There are so many unanswerable questions that it is impossible to be definitive. Certainly, it is not possible to be as definitive as Colditz. It is more appropriate to assess the entire literature (and not be a selective reporter), and indicate to clinicians and patients that the lack of a definitive answer (the lack of uniformity, consistency, and agreement in more than 50 case-control and cohort studies) suggests that any effect of hormone therapy on the risk of breast cancer is likely to be small.
And, there are other possible explanations for the positive studies. Many studies have documented that breast cancer diagnosed in postmenopausal hormone users is associated with a decreased risk of mortality. This is an apparent paradox: increased risk and decreased mortality. There is an explanation for this apparent paradox. A combination of detection/surveillance bias and accelerated growth of pre-existing tumors leads to earlier diagnosis of less aggressive, less virulent tumors with a better outcome. This is supported by the decreased risk of mortality, the total lack of metastatic disease in the world reanalysis,3 and the return of risk to baseline after discontinuing therapy in the positive studies.
Until answers to this debate are available from the ongoing randomized clinical trials, subjective (selective reporting) reviews such as that by Colditz are not helpful for patients or clinicians. The following is my best effort in producing an objective summary of the literature.
Some epidemiologic case-control and cohort studies conclude that long-term (5 or more years) use of postmenopausal hormone therapy is associated with a slight increase in the risk of breast cancer-a risk that is less than that associated with postmenopausal obesity or daily alcohol consumption.
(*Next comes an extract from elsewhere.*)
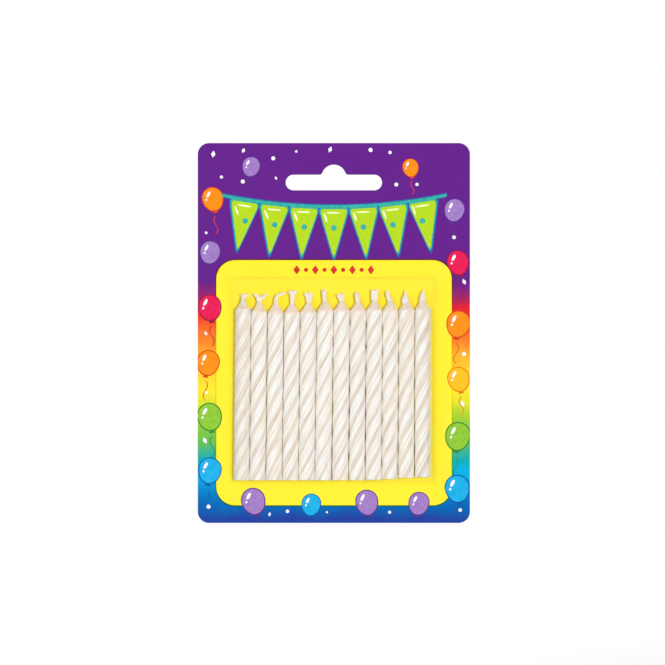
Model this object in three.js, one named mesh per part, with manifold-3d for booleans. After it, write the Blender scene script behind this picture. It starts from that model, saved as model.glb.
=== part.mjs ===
import * as THREE from 'three'
import { mergeVertices } from 'three/addons/utils/BufferGeometryUtils.js'
import Module from 'manifold-3d'

const wasm = await Module()
wasm.setup()

// A carded pack of spiral birthday candles, in millimetres, +Z up.
// The printed face looks along -Y. The origin is the middle of the hang slot, on the card's back.

// Candle: a round stick with twisted ribs, a plain cone on top and a bore for its wick
const candleDiameter = 5.3
const bodyHeight = 56.4
const coneHeight = 2.7
const coneTopDiameter = 1.8
const shoulderWidth = 0.08 // the flat step from the grooves in to the foot of the cone
const ribCount = 4
const ribShare = 0.52 // of one rib and groove, how much is rib
const grooveDepth = 0.22
const helixLead = 29.7 // height in which a rib goes once round
const ringsPerTurn = 12

// Wick: a cord through the whole candle, whose tips stand out above the cone
const wickDiameter = 1.2
const wickClearance = 0.08 // all round, between the wick and its bore
const wickFree = 4.3 // height of the longest wick above its cone
const loneStrand = 0.92 // diameter of a tip in one strand, as a share of the wick
const forkStrand = 0.76 // and of each strand of a frayed tip
const strandTaper = 0.15 // of its radius, from its root to its tip
const wickSides = 8
const boreSides = 12
const tipSteps = 7

// Row of candles
const candleGap = 0.1764 // between neighbours, were the feet evenly spaced
const rowShift = 0.57 // the row lies this far left of the pocket's middle

// Clear cover: a thin pocket open at the back, with a flat flange that is sealed to the card
const filmThickness = 0.3
const sideClearance = 0.35
const footClearance = 0.3 // under the candles
const headClearance = 0.8 // over the longest wick, when its candle has slid up
const endPlay = 3 // how far a candle can slide up
const depthClearance = 0.3 // behind and in front of the candles
const draftAngle = THREE.MathUtils.degToRad(4)
const pocketEdgeRadius = 0.9
const pocketCornerRadius = 0.7
const flangeWidth = 4.5
const flangeCornerRadius = 5
const cornerSteps = 4
const edgeSteps = 2

// Card: board laid out round the cover, with a euro slot in its head
const cardThickness = 0.45
const sideMargin = 6.6
const footMargin = 9
const headMargin = 40.1
const cardCornerRadius = 3.8
const slotLength = 32.2
const slotHeight = 5.2
const slotBelowTop = 13.2 // from the card's top edge to the slot's middle line
const bumpRadius = 4.1
const bumpHeight = 3.35 // the bump's top above the slot's upper edge
const bumpFillet = 1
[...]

This conclusion might be due to confounding biases, particularly detection/surveillance bias, and accelerated growth of a pre-existing malignancy.
Many observational studies have failed to develop evidence that long-term postmenopausal hormone therapy increases the risk of breast cancer.
All epidemiologic studies fail to find an increased risk of breast cancer associated with short-term (< 5 years) use or past use of postmenopausal hormone therapy.
The epidemiologic data agree that the addition of a progestin to the treatment regimen neither increases nor decreases the risk observed in individual studies.
The epidemiologic data indicate that a positive family history of breast cancer should not be a contraindication to the use of postmenopausal hormone therapy.
Women who develop breast cancer while using postmenopausal hormone therapy have a reduced risk of dying from breast cancer. This is because of two factors: 1) increased surveillance and early detection; and 2) acceleration of preexisting tumor growth so that tumors appear at a less virulent and aggressive stage. (Dr. Speroff is Professor of Obstetrics and Gynecology, Oregon Health Sciences University, Portland, OR.)
References
1. Sellers TA, et al. Ann Intern Med 1997;127:973-980.
2. Newcomb PA, et al. Am J Epidemiol 1995;142: 788-795.
3. Collaborative Group on Hormonal Factors in Breast Cancer. Lancet 1997;350:1047.